東京では知人と共同で会社を2社経営するなど、刺激的な日々を送っていました。東京での生活が丸10年になろうかというときに福田さんは大きな転機を迎えます。妊娠していることがわかったのです。それまで、憧れの地で走り続けていた福田さんでしたが、これを機に経営していた会社を全て手放し、出産のために一時的に故郷宮崎へ帰る決断をします。

故郷で出産を終えた福田さんは娘を連れて東京に戻ります。しかし、あの頃憧れていた東京は、子育てをするにはかなり厳しい環境でした。「これまで、何も気にせずに乗っていた地下鉄も、子連れには難易度がとても高くて。そもそもベビーカーと一緒に電車に乗るのも周りに気を遣うし、エレベーターがない駅もある。あったとしても、ベビーカーがあると定員オーバーで乗れなくて見送らなくちゃいけないこともある。何分もエレベーターを待つなんてざらでした」。日々、子育てに対してフラストレーションも溜まり、頭では良くないと理解していながらも、つい子どもにきつくあたってしまうなど、住み慣れていたはずの東京で、初めて本当の孤独を感じたと福田さんは話します。
未来を生きる子どもたちのために
このままでは子育ては難しいと判断した福田さんは故郷へ戻ることを決めます。

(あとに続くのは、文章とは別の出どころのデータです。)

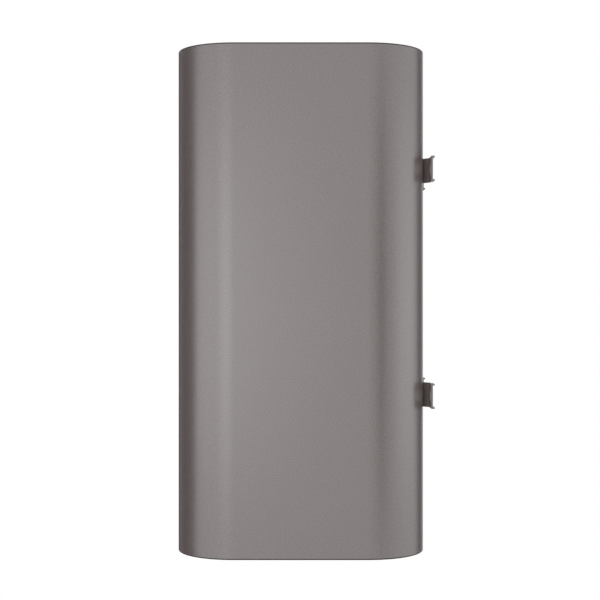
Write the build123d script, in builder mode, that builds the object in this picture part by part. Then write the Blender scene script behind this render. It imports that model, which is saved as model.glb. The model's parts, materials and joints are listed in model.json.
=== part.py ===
from build123d import *

import os
from math import atan2, degrees, pi, radians, sqrt, tan

# A flat storage water heater that hangs on a wall, with two tanks side by side. Millimetres, +Z up.
# The front faces -Y and the wall is on the +Y side. The origin is the middle of the four outer
# hook holes, in the wall-side face of the bracket wings.

# Clearances
piece_gap = 0.3
close_gap = 0.15
overrun = 4.0

# Casing
body_width = 493.0
body_depth = 280.0
body_height = 570.0
corner_radius = 66.0
wrap_sheet = 1.0
rim_flange = 5.0
rim_radius = 1.6
seam_width = 10.0
seam_proud = 0.9
cap_recess = 6.0
cap_sheet = 1.0

# Wall brackets
bracket_sheet = 1.8
bracket_height = 28.1
bracket_length = 139.4
bracket_base = 69.4
bracket_from_middle = 142.8
bracket_bend = 1.5
riser_run = 9.0
wing_gap = 6.9
lip_depth = 2.1
lip_length = 20.5
hook_hole_radius = 7.5
hook_hole_from_tip = 11.5
hook_spacing_z = 257.0
hook_middle_height = 306.3
bracket_screw_pitch = 20.0
bracket_screw_radius = 3.0
bracket_head_across = 10.0
bracket_head_height = 4.0
bracket_screw_end = 1.5

# Hanger rails behind the casing's back sheet
rail_sheet = 2.5
rail_height = 50.0
rail_length = 360.0
rail_from_axis = 100.0
rail_nut_height = 5.0

# Tanks
tank_radius = 110.0
tank_wall = 1.2
tank_spacing = 234.0
tank_low = 92.0
tank_height = 440.0
crown_radius = 270.0
knuckle_radius = 16.0

# Flange necks, one under each tank
neck_forward = 25.0
neck_radius = 45.0
neck_bore = 31.0
neck_low = 84.0
gasket_thickness = 2.0
flange_thickness = 3.0
flange_bolt_ring_radius = 38.0
flange_bolt_count = 6
flange_bolt_radius = 2.9
flange_bolt_engaged = 7.0
flange_head_across = 10.0
flange_head_height = 4.0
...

娘の成長を考えると、故郷に帰るという選択に関してまったく後悔はないと言います。「西都の子どもたちって、強制されていないのに自分から進んであいさつをしてくれるんですよ。それが“地域で子育てをしている”感じがして、うちの子もそういう風に育ってほしいなって思ってるんですよ」。

かつて東京に憧れていた想いとは裏腹にとある想いが福田さんに芽生えます。それは「自然豊かな場所で娘を育てたい」ということ。そして、福田さんが古着屋で実現したいことがもう一つあります。それは“モノとヒトが循環する場所”をつくること。「大きな話をすると、自然があるのは地球があるからなんですよね。娘たちが生きていく未来により良い環境を残すため、私たちができることって何だろうって考えたんです。例えば小さいころに大事に使ったおもちゃをうちに持ってきてもらって、それがお金に替わって、そのお金でまた新しいおもちゃを買ったり。そんな“物を大切にする心”を、お店を通じて養ってもらえたら嬉うれしいなって」。
最近その想いが少しずつ地域の子どもたちにも伝わっていると感じられる出来事がありました。「小学校の夏休みの課題で、SDGsについて自分たちで調べたり取り組んだりする課題があったそうで、小学生5~6人がうちの店を訪ねてきたんです。古着を使ってバッグを作ったりポーチ作ったりするみたいで。少しずつうちの取り組みも浸透しているんだなって」。西都市の母親たちのため、そしてこれからの未来を生きていく子どもたちのため、福田さんの挑戦はまだまだ始まったばかりです。